Carol Angus met Cozza through her son, Charles. 

Son and architect crossed paths while renovating the property he had purchased next to the Angus’ business. When Cozza finished his unique office, which was furnished in part with elegant woodwork saved from an old spaghetti warehouse restaurant and metal wings off a decrepit airplane found on the property from a previous owner, he invited the younger Angus to the open house. “Charles took one look around,” says Cozza, “and remembering that I told him I was an architect, he said, ‘You’ve got to meet my mother.’”

“I didn’t know who he was at first,” says Carol, taking up the story. “To us he was the guy who bought the junk yard next door. Our son insisted we check out our neighbor’s new office that he had fashioned out of the shell of a mid-century gas station that had sat on the architect’s property for decades.

“From the first steps inside his door, his office screamed outside the box, and that’s exactly what we were looking for,” she says.

Prior to meeting Cozza, Carol and Tom had engaged several architects from Los Angeles, San Francisco, Phoenix and even New York. Carol especially never felt a connection with any of them, but the couple hired Cozza within a week after seeing his office. What also helped Tom and Carol’s decision was the fact that the Cozza family had lost their home in the Cedar Fire of 2003. That double loss bonded clients and architect. 

“My challenge wasn’t to design them a new house,” Cozza says. “It was to design an environment that Tom and Carol would feel comfortable living in — in other words an environment that they would call home. 

“From the moment I arrived at that desolated site, I saw the giant boulder that dominated the scene. I immediately began to envision how the home would be positioned, with all the views and what it would look at, and what it would look like. I knew it had to have high ceilings in order to take in everything the site had to offer, because of Carol and Tom’s love for the land.”  

The new design had to complement the surroundings and integrate many of the elements that were left after the fire. For example, he incorporated a destroyed oak tree into the design. The burned tree was Carol’s favorite. She wanted to make it a part of the new environment. “She asked me to be creative.”

The architect went to work and stood the old oak bold and upright in the center of the home. To make sure his idea would work, he first built a full-scale model of that part of the house at his shop and lowered the beloved oak down through what would be the roof using a crane. 

Cozza also was commissioned to handle construction management on the project.

In the end, Cozza phoenixed an expansive space that is both functional and, more important, livable. The new estate is a blend of aesthetics and eclectics or, as the architect says of his design creation: “eclectic modernism, a bit of this and little bit of that.”

The walls of his masterpiece contain more than 80 custom-made windows that bring the outside in. “What nature took away is now gifting back to the Angus family by bringing the surrounding environment that God created into the home,” Cozza says. “The windows allow the light to paint large, ever-changing murals that change from deep purples and reddish oranges of early morning, through the stark colors of midday, finally ending with the tinted pinks and blues of dusk.” 

Carol and Tom also liked Cozza’s use of recycled materials as being innovative and classy. “Frank has also become a very good friend.
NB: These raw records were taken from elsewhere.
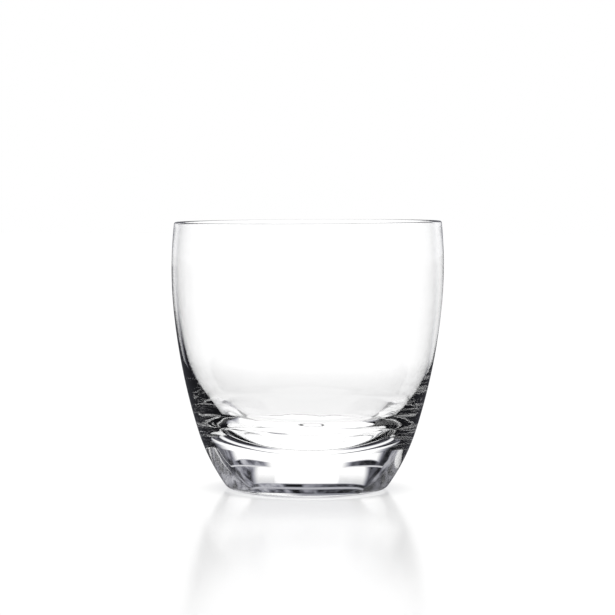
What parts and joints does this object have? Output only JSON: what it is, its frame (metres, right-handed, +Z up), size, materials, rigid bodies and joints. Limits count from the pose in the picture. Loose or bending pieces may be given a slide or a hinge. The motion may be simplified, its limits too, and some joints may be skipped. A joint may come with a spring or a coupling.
{
  "type": "whiskey tumbler",
  "caption": "Round-bellied clear glass tumbler with a thin rounded lip, a bowl-shaped cavity and a thick solid base standing on a flat ring.",
  "frame": {"origin": "centre of the standing ring, in the plane of the surface that the tumbler stands on", "axes": "+Z up along the tumbler's axis of revolution, from the foot to the rim; X and Y are equivalent, and -Y faces the viewer of the picture"},
  "size_m": [0.0908, 0.0908, 0.0893],
  "materials": {
    "glass": "fire-polished, clear and colourless, smooth all over"
  },
  "bodies": {
    "root": {"tumbler": "glass"}
  },
  "joints": []
}
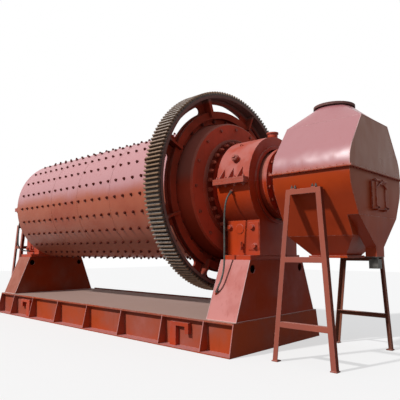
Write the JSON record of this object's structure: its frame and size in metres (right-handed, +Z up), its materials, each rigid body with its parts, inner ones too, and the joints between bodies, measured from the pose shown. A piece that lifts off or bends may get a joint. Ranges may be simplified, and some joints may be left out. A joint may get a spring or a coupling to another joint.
{
  "type": "ball mill",
  "caption": "Ball mill on a welded base: geared drum in two trunnion bearings, discharge hood on trestles with an inspection door, and a feed chute.",
  "frame": {"origin": "on the floor under the middle of the whole mill's bounding box", "axes": "+Z up, +X along the drum towards the discharge hood, the mill axis lies above the X axis"},
  "size_m": [10.077, 3.6096, 4.4248],
  "materials": {
    "red_paint": "iron-red gloss paint",
    "gear_steel": "cast steel with cut teeth, greased",
    "liner_steel": "cast manganese steel",
    "bush_metal": "white metal",
    "deck_paint": "dusty primer",
    "gate_grey": "grey paint",
    "bright_steel": "bare steel",
    "hose_rubber": "black hydraulic hose"
  },
  "bodies": {
    "frame": {"base_side_beam_front": "red_paint", "base_side_beam_back": "red_paint", "base_end_plates": "red_paint", "base_cross_beams": "red_paint", "base_lifting_hooks": "red_paint", "feed_pedestal": "red_paint", "discharge_pedestal": "red_paint", "bearing_sole_plates": "red_paint", "feed_bearing_base": "red_paint", "discharge_bearing_base": "red_paint", "feed_bearing_cap": "red_paint", "discharge_bearing_cap": "red_paint", "hood_lower_casing": "red_paint", "hood_upper_casing": "red_paint", "hood_top_transition": "red_paint", "hood_top_flange": "red_paint", "product_hopper": "red_paint", "reject_chute": "red_paint", "door_frame": "red_paint", "feed_chute": "red_paint", "front_trestle": "red_paint", "rear_trestle": "red_paint", "feed_stand_outer_bent": "red_paint", "feed_stand_inner_bent": "red_paint", "feed_stand_rails": "red_paint", "feed_bearing_bush": "bush_metal", "discharge_bearing_bush": "bush_metal", "deck_plate": "deck_paint", "reject_gate": "gate_grey", "door_hinge_pins": "bright_steel", "feed_hose": "hose_rubber", "discharge_hose": "hose_rubber"},
    "drum": {"drum_shell": "red_paint", "drum_flange": "red_paint", "drum_liner": "liner_steel", "feed_end_cover": "red_paint", "discharge_end_cover": "red_paint", "girth_gear_front_half": "gear_steel", "girth_gear_back_half": "gear_steel", "feed_trunnion": "red_paint", "discharge_trunnion": "red_paint", "feed_neck_flange": "red_paint", "discharge_neck_flange": "red_paint", "discharge_spout": "red_paint"},
    "door": {"inspection_door": "red_paint"}
  },
  "joints": [
    {"name": "drum_spin", "type": "hinge", "parent": "frame", "child": "drum", "pos_m": [0, 0, 2.62], "axis": [1, 0, 0], "continuous": true},
    {"name": "inspection_door_hinge", "type": "hinge", "parent": "frame", "child": "door", "pos_m": [5.0195, 0, 2.504], "axis": [0, -1, 0], "range_deg": [0, 80]}
  ]
}
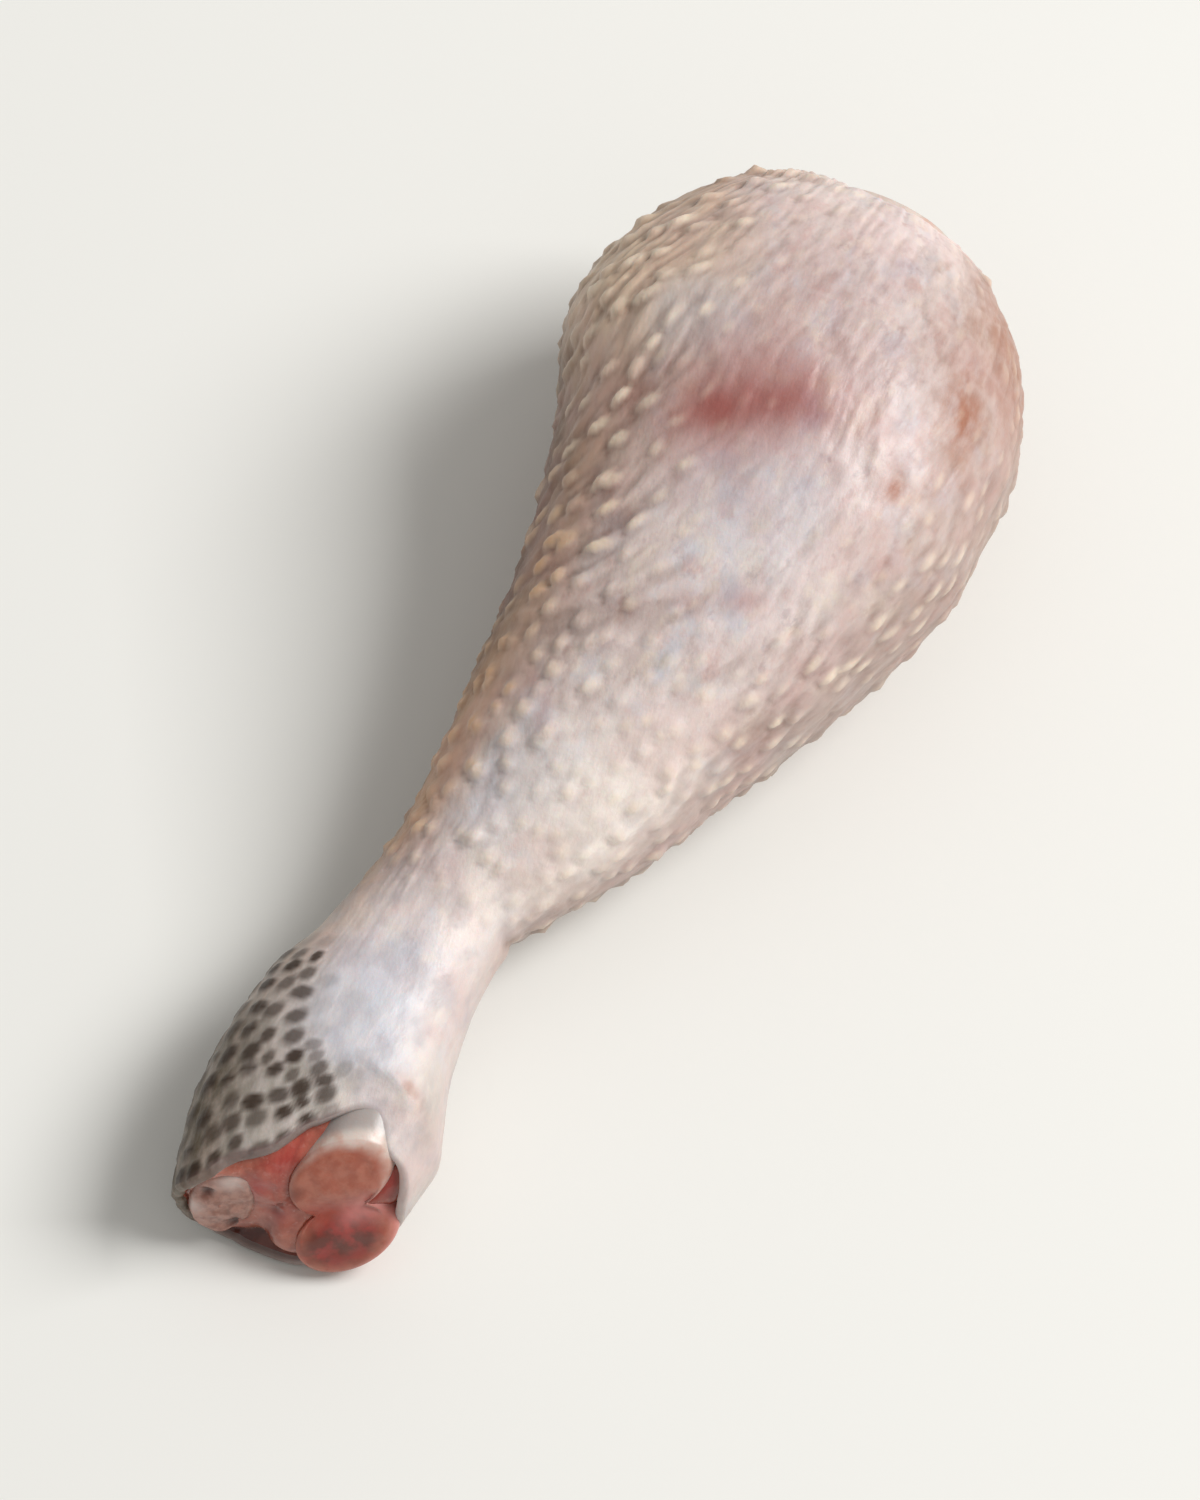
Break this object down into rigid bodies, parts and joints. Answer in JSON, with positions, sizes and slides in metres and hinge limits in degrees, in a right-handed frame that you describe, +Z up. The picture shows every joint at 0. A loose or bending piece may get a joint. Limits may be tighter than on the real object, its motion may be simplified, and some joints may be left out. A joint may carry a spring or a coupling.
{
  "type": "raw chicken drumstick",
  "caption": "Raw, skin-on lower leg of a chicken, lying on its side, with the shin bone and tendons showing at the cut hock and the cut knee.",
  "frame": {"origin": "centre of the bounding box on the surface the drumstick lies on", "axes": "+X along the leg from the hock to the knee, +Y towards the calf and heel, -Y towards the shin, +Z up from the surface"},
  "size_m": [0.1406, 0.0566, 0.0435],
  "materials": {
    "skin": "moist, slightly translucent raw skin, pink-grey and cream, with dark scales at the hock",
    "bone": "moist cut bone, red spongy middle with a pale cartilage rim",
    "tendon": "moist, pale pink cut tendon"
  },
  "bodies": {
    "root": {"skin_and_meat": "skin", "shin_bone": "bone", "heel_tendons": "tendon"}
  },
  "joints": []
}
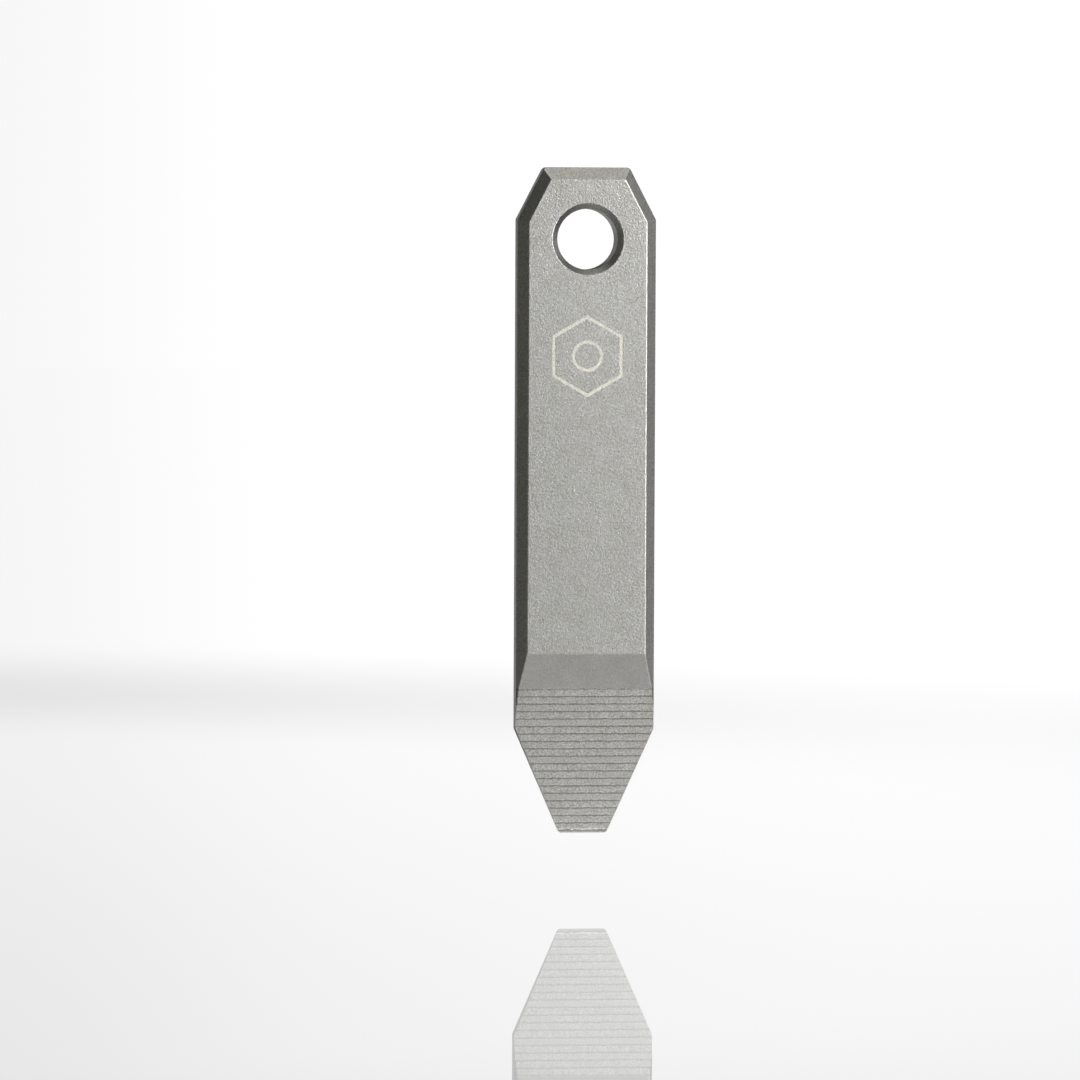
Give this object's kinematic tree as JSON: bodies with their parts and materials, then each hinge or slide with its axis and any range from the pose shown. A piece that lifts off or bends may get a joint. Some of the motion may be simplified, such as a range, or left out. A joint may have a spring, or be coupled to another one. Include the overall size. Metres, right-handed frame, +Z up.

He expressed his understanding of the emotion, connection and respect for the land that we felt. We could not have chosen a more cooperative, talented, artistic person,” Carol says. “All of the subs that Frank worked with on our home had many of the same feelings and each contributed to the art and feeling of our desires just as Frank had. We are grateful for the talented folks that were part of the construction.”

Cozza adds, “Our paths crossed for a reason. I was somehow chosen to be the catalyst for Tom and Carol, helping put their lives, feelings, environment and home back together.”

As the project was nearing completion, Carol realized that because of Frank’s artistic design, loyalty, attention to detail, ability to think on his feet and truly sweat the details, the house had become “a piece of art.”

As a result, few new homes in San Diego’s East County match — indoors or out — the appearance of the pillared, two-level, three-bedroom, 3.5-bath estate built at the very edge of the San Pasqual Valley with commanding views west to Santa Catalina, east to the Laguna Mountains and north to Rancho Gujito, a magnificent 23,000-acre tract of pristine land that will hopefully be preserved for future generations, perhaps as a national park.